Farmaco: una molecola innovativa
“Oggi per la prima volta una molecola innovativa, luspatercept, è in grado di ridurre la necessità di trasfusioni”, prosegue Cappellini. La terapia “consiste in un’iniezione sottocutanea ogni 21 giorni e può essere somministrata potenzialmente a tutti i pazienti colpiti da beta-talassemia. A differenza di altre opzioni disponibili come il trapianto di midollo, unica terapia che può condurre alla guarigione, ma con il limite della disponibilità di un donatore compatibile, o della terapia genica, ancora da consolidare”.
“Luspatercept riduce l’eritropoiesi inefficace, consentendo la produzione di globuli rossi maturi – continua l’esperta – Lo dimostrano i risultati dello studio di fase III Believe, pubblicato sul ‘New England Journal of Medicine’. Sono stati arruolati 336 pazienti affetti da talassemia trasfusione dipendente in 65 centri di 15 Paesi.
- L’obiettivo primario dello studio era ridurre di almeno il 33% il fabbisogno di trasfusioni rispetto al basale, cioè alle unità che il paziente era abituato a trasfondere nei sei mesi prima di assumere il farmaco. Il risultato è stato raggiunto dal 70% dei pazienti.
- Il secondo obiettivo era valutare una riduzione superiore al 50% del fabbisogno trasfusionale, osservata in più del 40% dei pazienti. Inoltre, la risposta è stata mantenuta nel tempo”.

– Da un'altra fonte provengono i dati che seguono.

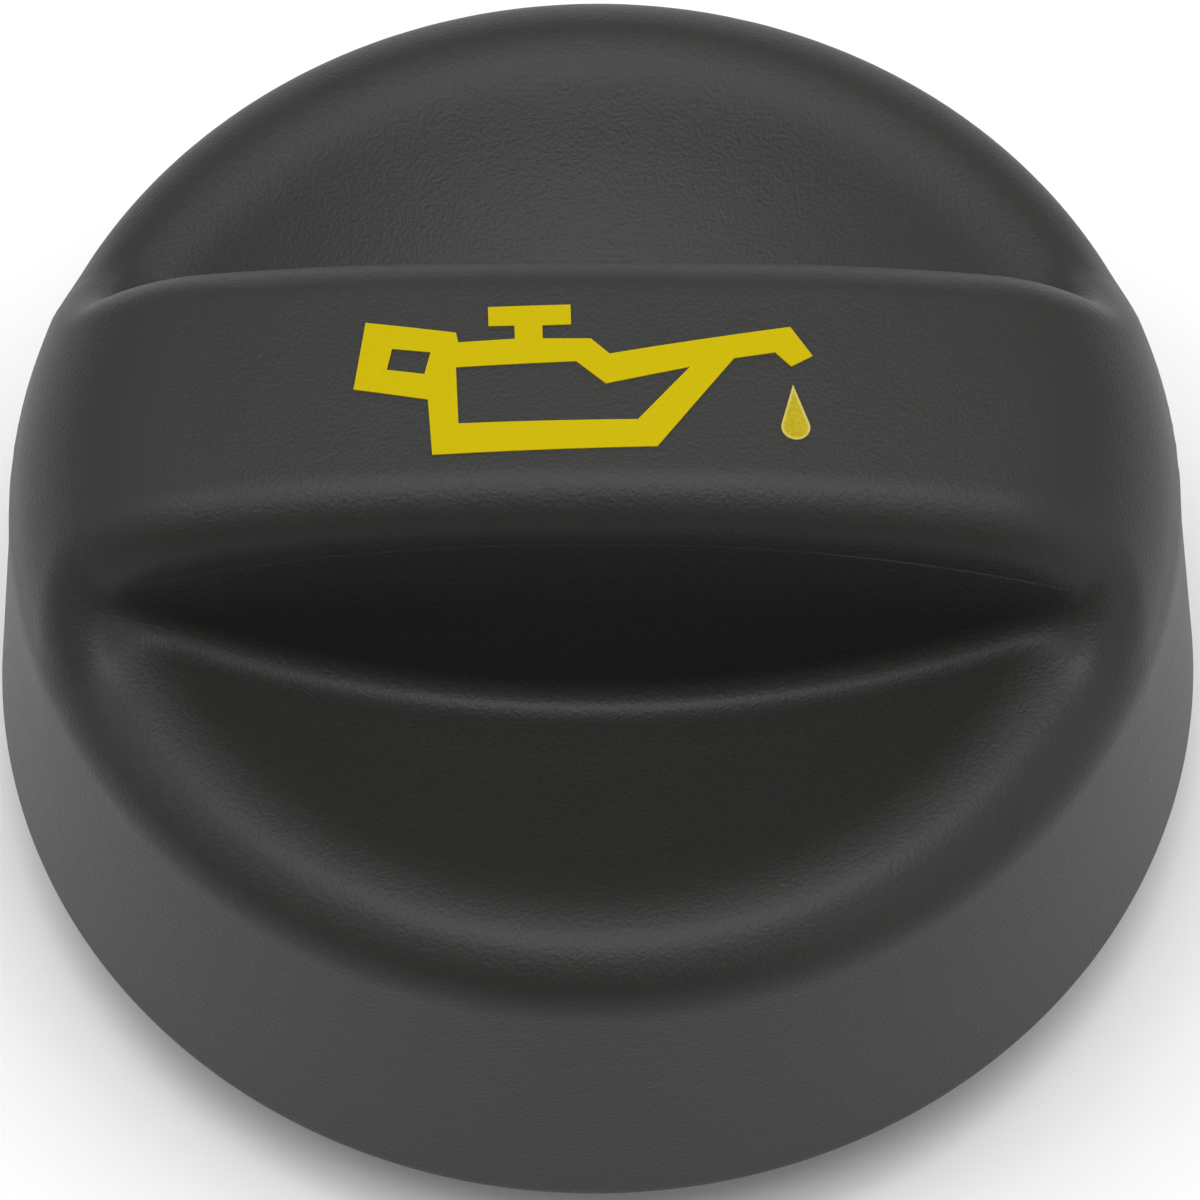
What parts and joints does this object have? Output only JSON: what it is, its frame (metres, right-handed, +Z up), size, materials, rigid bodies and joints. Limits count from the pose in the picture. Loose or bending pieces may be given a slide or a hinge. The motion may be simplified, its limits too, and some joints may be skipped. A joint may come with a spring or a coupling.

I progressi raggiunti hanno migliorato significativamente la sopravvivenza e la qualità di vita dei pazienti. Luspatercept è il primo e unico farmaco che rappresenta una nuova classe terapeutica. Il nostro impegno su malattie gravi come la beta-talassemia è testimoniato dall’attivazione di programmi compassionevoli”. Essi sono programmi in cui, “grazie alla fornitura gratuita dei farmaci nel periodo di negoziazione con l’Agenzia regolatoria italiana Aifa, permettiamo ai pazienti di accedere alle terapie prima della commercializzazione. Ad oggi, sono arrivate richieste di attivazione del programma ad uso compassionevole da 57 centri, con oltre 100 pazienti già inclusi”. A Cagliari il programma è iniziato nel febbraio scorso, con l’arruolamento di 13 pazienti: “Non possiamo trarre ancora conclusioni – afferma Origa – ma è possibile confermare in maniera preliminare i risultati dello studio registrativo Believe”.